[begin DATASET SECTION]

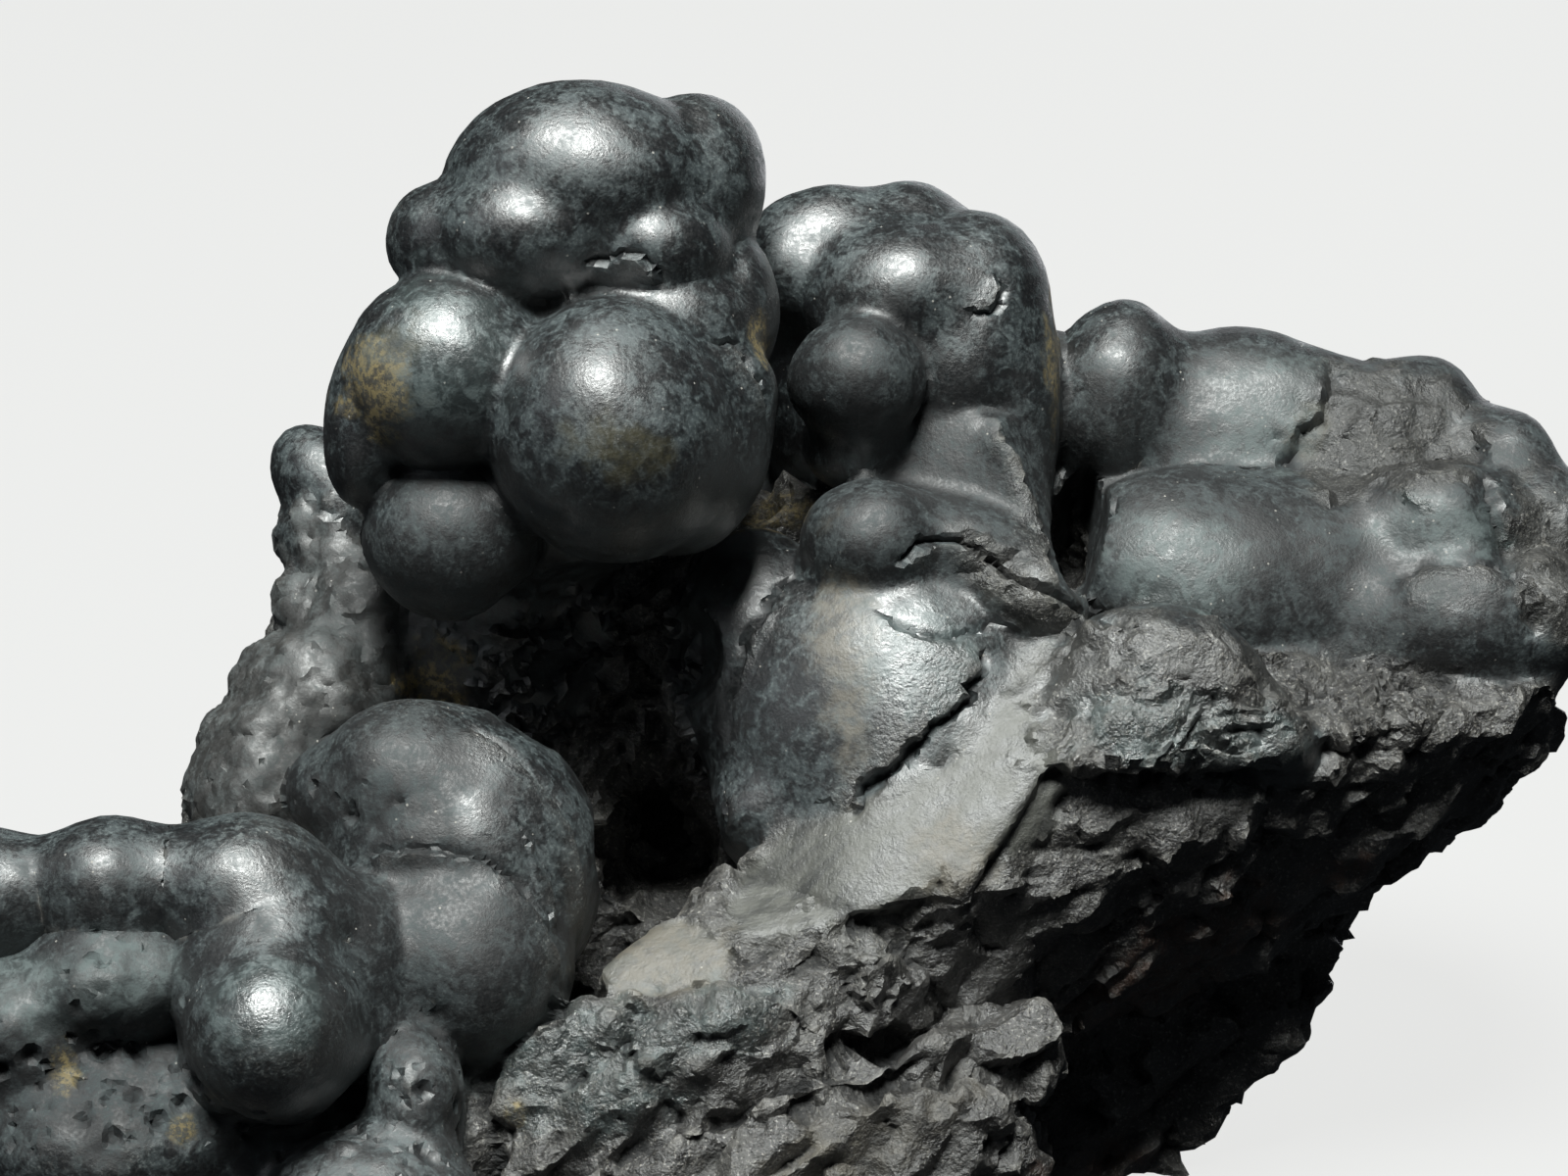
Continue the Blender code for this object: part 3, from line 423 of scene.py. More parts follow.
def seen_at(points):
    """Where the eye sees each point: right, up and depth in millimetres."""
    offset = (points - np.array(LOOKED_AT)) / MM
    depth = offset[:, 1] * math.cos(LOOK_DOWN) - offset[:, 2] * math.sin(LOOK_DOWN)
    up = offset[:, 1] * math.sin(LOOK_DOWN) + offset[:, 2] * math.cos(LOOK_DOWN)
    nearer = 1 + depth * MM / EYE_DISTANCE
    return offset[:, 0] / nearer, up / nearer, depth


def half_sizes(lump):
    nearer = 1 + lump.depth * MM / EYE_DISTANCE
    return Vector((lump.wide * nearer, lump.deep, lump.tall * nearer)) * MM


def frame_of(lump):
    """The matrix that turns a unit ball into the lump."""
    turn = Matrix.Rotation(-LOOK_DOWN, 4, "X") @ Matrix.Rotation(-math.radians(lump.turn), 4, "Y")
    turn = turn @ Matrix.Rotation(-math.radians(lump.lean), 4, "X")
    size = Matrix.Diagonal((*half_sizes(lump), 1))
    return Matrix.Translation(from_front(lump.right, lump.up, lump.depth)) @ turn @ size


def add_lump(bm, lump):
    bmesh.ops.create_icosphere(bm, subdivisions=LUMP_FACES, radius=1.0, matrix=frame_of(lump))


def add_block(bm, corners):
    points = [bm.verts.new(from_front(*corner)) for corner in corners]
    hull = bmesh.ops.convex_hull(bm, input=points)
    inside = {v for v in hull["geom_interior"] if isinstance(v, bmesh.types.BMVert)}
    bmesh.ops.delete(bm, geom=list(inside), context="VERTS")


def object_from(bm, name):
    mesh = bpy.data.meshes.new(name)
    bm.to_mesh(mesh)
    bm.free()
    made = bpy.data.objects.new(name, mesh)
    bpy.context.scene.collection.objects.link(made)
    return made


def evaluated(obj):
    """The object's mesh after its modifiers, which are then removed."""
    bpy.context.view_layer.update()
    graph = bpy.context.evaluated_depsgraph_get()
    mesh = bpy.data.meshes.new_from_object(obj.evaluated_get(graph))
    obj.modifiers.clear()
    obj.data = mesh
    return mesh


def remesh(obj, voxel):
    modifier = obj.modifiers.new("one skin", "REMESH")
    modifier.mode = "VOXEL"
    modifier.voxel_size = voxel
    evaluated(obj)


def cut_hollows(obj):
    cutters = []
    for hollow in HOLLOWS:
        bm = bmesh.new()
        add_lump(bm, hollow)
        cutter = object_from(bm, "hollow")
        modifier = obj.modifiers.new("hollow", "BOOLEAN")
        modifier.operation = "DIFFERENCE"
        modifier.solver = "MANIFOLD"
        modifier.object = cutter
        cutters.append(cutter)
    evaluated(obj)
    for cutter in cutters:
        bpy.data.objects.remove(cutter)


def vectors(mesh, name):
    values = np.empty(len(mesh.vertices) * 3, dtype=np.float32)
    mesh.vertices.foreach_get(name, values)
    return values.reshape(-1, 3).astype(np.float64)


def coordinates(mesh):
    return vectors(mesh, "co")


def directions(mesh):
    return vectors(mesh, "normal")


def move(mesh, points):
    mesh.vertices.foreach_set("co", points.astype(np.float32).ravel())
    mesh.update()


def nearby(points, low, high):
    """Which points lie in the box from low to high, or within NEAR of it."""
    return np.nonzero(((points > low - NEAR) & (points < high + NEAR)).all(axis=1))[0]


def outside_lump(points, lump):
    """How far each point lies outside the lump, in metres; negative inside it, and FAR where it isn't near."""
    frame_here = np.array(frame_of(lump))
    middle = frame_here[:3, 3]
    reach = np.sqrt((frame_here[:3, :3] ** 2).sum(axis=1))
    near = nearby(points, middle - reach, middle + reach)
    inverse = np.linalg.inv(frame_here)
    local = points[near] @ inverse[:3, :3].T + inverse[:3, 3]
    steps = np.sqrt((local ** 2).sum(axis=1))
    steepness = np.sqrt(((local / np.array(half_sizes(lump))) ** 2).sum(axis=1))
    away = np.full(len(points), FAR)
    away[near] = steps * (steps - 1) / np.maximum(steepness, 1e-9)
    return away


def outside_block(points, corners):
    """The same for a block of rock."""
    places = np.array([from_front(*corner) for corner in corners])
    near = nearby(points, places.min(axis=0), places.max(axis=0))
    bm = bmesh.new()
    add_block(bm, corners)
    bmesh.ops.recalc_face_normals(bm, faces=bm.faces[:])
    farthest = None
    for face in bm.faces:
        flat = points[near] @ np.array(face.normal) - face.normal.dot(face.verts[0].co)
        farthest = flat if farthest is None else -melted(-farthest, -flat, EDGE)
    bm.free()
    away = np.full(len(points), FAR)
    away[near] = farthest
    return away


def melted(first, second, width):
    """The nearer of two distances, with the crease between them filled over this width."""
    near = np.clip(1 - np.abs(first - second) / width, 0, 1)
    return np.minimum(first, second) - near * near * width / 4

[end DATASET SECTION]

* [WHAT YOU SHOULD DO]:
Starting with the first line of the data above, copy each line exactly until you reach the line with "return offset[:, 0]"; include that line as well.

* [ANSWER]:
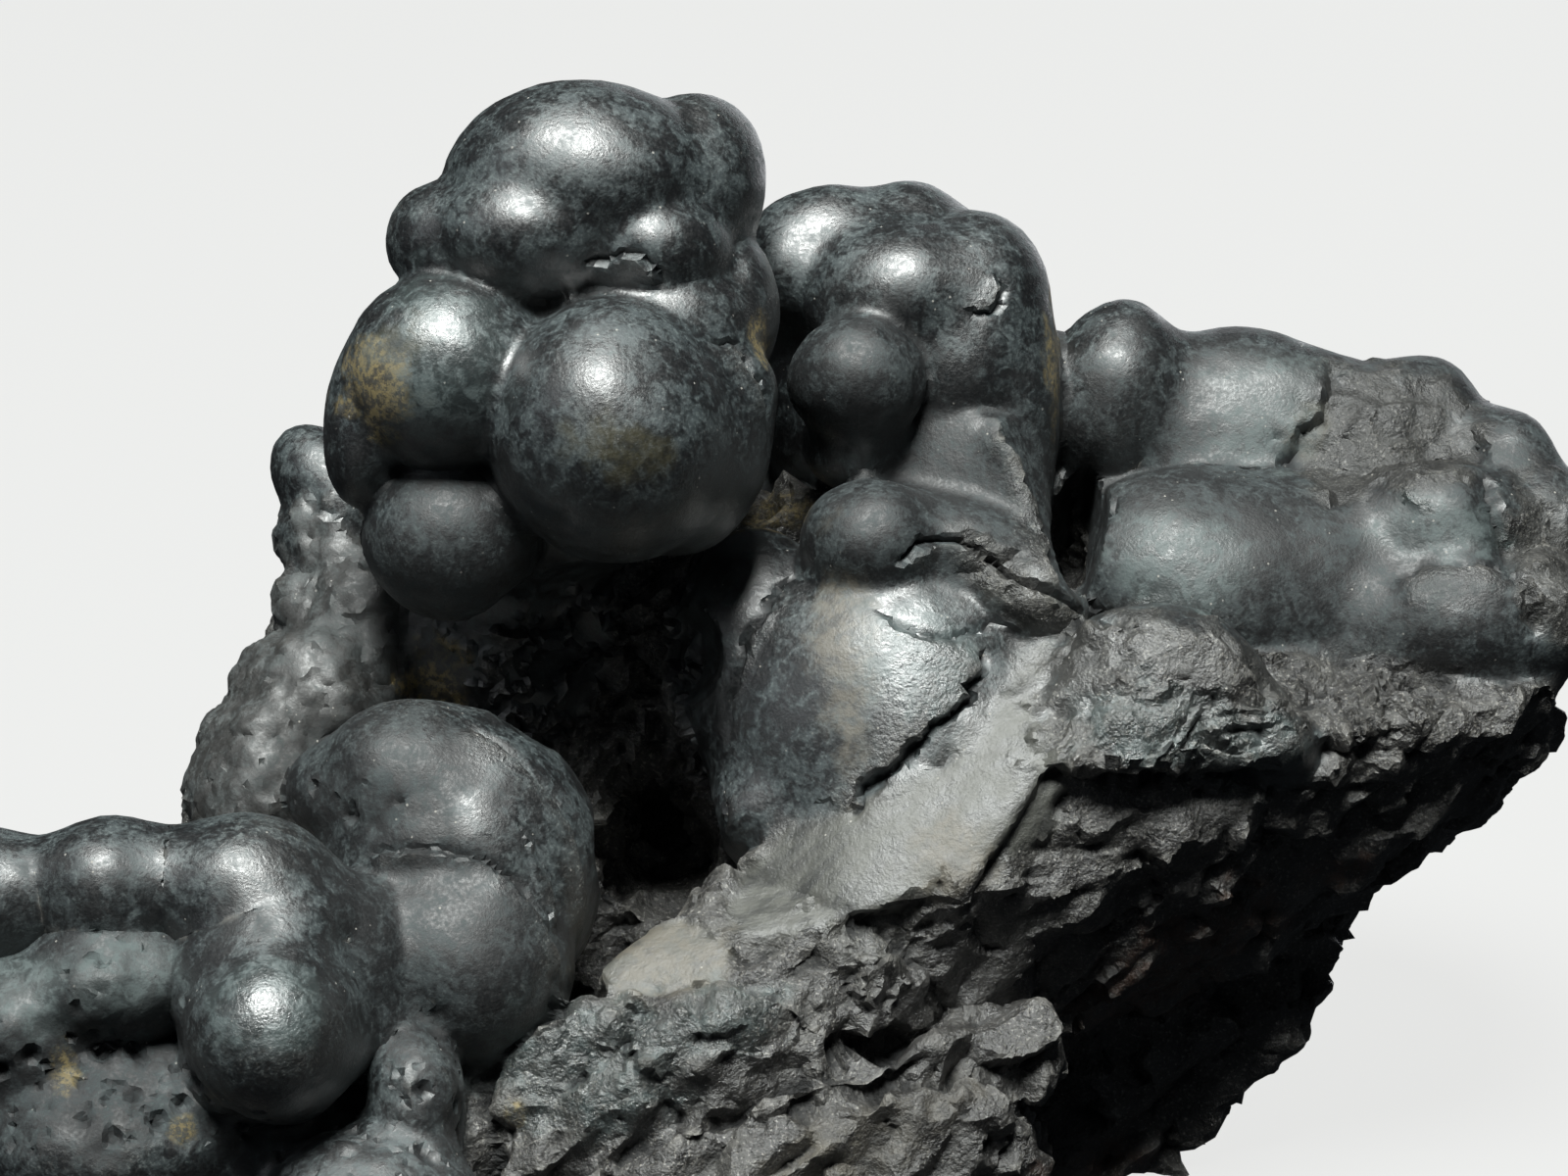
Continue the Blender code for this object: part 3, from line 423 of scene.py. More parts follow.
def seen_at(points):
    """Where the eye sees each point: right, up and depth in millimetres."""
    offset = (points - np.array(LOOKED_AT)) / MM
    depth = offset[:, 1] * math.cos(LOOK_DOWN) - offset[:, 2] * math.sin(LOOK_DOWN)
    up = offset[:, 1] * math.sin(LOOK_DOWN) + offset[:, 2] * math.cos(LOOK_DOWN)
    nearer = 1 + depth * MM / EYE_DISTANCE
    return offset[:, 0] / nearer, up / nearer, depth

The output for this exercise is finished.